» **What is asked**:
In the following material, identify every line holding the string "Write" and return it.

====== Excerpted data

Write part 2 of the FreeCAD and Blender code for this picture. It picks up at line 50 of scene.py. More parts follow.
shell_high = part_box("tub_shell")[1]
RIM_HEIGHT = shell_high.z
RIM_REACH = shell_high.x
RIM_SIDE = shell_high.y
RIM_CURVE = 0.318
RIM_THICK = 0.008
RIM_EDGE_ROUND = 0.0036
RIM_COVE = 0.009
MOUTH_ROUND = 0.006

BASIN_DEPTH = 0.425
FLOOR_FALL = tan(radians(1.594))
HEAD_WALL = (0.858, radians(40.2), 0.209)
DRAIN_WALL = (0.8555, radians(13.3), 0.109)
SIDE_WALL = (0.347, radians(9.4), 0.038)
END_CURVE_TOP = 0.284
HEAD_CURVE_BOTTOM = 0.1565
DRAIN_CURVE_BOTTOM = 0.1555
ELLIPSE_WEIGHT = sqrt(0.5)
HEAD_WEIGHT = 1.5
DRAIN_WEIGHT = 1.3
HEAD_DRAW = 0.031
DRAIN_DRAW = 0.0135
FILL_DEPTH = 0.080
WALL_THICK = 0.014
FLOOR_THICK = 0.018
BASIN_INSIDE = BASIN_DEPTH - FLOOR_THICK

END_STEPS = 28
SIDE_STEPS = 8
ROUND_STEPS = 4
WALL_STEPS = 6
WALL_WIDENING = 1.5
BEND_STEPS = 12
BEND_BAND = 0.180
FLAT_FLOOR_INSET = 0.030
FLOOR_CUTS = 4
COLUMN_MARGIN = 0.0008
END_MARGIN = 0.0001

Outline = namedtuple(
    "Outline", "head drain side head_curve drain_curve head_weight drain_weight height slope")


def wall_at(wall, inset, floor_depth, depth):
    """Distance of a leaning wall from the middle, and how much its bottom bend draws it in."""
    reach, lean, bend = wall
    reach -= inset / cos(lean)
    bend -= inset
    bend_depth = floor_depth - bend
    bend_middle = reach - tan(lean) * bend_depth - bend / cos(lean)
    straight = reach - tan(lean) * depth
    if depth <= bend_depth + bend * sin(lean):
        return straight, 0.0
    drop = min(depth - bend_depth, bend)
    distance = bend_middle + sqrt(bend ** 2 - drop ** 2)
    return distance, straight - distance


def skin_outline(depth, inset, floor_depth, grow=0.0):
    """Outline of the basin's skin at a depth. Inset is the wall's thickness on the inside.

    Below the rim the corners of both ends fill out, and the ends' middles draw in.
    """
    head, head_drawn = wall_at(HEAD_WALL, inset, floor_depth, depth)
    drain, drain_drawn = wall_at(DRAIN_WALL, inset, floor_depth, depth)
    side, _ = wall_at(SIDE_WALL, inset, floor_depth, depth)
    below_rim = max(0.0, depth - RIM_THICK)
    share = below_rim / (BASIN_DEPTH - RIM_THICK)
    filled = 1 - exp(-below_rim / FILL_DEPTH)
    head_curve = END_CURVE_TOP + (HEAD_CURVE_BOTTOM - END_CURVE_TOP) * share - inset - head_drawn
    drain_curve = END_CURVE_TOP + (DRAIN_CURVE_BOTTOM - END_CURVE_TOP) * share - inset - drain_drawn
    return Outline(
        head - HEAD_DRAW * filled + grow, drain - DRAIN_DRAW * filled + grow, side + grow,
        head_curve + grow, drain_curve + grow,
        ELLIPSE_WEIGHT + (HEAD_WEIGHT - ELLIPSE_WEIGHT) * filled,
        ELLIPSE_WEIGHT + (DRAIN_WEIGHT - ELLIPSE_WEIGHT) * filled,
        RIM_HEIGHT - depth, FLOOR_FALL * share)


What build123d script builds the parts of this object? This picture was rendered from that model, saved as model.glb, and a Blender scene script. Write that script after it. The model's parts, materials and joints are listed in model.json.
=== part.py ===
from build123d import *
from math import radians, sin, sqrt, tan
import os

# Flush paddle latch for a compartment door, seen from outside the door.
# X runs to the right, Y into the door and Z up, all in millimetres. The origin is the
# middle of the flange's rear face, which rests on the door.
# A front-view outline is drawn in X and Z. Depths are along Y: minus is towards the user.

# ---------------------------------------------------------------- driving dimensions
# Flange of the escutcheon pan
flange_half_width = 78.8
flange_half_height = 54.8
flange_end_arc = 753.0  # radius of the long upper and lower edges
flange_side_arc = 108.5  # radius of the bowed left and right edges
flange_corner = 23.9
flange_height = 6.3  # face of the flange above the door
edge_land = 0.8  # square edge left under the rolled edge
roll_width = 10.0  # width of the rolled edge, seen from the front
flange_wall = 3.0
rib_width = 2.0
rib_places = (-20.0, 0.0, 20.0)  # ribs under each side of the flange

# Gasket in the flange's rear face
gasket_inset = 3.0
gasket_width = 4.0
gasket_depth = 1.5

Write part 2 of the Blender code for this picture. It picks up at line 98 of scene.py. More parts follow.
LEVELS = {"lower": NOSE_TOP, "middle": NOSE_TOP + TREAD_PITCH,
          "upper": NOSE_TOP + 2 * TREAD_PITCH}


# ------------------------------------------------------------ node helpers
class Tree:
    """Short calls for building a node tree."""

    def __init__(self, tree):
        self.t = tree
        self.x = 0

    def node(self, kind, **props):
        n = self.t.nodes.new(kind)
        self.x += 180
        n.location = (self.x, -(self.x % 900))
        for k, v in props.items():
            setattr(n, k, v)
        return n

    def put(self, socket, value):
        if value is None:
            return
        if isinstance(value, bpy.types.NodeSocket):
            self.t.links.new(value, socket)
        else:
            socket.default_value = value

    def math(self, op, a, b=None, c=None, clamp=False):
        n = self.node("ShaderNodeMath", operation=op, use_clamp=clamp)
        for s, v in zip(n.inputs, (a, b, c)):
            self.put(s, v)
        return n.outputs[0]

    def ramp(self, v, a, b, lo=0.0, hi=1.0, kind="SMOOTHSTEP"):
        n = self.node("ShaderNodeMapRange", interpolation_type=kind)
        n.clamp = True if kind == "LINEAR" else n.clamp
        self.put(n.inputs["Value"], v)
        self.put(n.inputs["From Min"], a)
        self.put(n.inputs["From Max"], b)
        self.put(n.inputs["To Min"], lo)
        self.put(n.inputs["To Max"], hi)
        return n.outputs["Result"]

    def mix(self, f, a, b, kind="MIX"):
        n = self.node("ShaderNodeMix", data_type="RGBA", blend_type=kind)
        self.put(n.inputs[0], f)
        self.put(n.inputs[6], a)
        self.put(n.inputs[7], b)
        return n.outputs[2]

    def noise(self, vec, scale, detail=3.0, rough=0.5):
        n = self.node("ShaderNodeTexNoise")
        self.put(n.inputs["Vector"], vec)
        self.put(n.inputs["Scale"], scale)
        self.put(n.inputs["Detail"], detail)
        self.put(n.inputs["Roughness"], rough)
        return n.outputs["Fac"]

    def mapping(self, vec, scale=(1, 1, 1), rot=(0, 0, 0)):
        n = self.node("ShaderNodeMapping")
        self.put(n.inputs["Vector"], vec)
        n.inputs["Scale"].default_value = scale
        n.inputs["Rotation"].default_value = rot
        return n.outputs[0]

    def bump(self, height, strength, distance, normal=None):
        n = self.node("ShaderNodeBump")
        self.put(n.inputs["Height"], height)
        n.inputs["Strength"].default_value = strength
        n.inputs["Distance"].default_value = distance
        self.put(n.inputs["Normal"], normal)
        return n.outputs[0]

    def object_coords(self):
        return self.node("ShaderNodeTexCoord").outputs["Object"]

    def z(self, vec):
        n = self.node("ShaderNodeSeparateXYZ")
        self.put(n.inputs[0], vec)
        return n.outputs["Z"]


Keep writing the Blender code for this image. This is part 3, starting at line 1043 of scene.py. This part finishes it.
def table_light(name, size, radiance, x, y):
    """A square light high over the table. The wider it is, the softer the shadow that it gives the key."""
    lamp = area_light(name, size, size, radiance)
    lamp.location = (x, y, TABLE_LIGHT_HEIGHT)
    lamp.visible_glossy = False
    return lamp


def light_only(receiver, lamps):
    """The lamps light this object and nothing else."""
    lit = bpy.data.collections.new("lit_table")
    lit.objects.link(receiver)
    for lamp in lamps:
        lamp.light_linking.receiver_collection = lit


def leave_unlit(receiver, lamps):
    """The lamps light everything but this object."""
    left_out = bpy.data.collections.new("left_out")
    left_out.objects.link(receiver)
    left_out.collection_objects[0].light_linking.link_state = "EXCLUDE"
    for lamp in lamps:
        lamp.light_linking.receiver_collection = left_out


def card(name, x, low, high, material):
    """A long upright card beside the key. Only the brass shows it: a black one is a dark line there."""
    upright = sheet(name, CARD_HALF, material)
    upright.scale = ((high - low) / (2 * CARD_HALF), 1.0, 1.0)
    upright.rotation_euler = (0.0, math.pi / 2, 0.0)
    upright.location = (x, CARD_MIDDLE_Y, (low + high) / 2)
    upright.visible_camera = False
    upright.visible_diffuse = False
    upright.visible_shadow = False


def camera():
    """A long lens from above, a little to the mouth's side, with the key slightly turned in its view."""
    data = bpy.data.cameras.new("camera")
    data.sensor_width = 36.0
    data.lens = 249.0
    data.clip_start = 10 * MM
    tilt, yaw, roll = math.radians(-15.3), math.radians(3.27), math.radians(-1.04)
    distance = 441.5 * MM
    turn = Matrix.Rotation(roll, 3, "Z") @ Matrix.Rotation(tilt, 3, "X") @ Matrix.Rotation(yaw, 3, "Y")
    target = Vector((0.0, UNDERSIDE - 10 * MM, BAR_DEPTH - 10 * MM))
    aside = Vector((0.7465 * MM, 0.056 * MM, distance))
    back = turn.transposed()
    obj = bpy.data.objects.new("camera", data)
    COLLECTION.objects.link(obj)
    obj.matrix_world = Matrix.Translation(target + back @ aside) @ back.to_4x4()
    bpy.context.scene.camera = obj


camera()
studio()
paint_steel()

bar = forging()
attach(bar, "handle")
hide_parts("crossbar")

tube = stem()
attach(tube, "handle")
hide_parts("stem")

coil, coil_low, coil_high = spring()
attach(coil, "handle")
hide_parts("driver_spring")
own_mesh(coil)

============

» **The completed task**:
Write part 2 of the FreeCAD and Blender code for this picture. It picks up at line 50 of scene.py. More parts follow.
What build123d script builds the parts of this object? This picture was rendered from that model, saved as model.glb, and a Blender scene script. Write that script after it. The model's parts, materials and joints are listed in model.json.
Write part 2 of the Blender code for this picture. It picks up at line 98 of scene.py. More parts follow.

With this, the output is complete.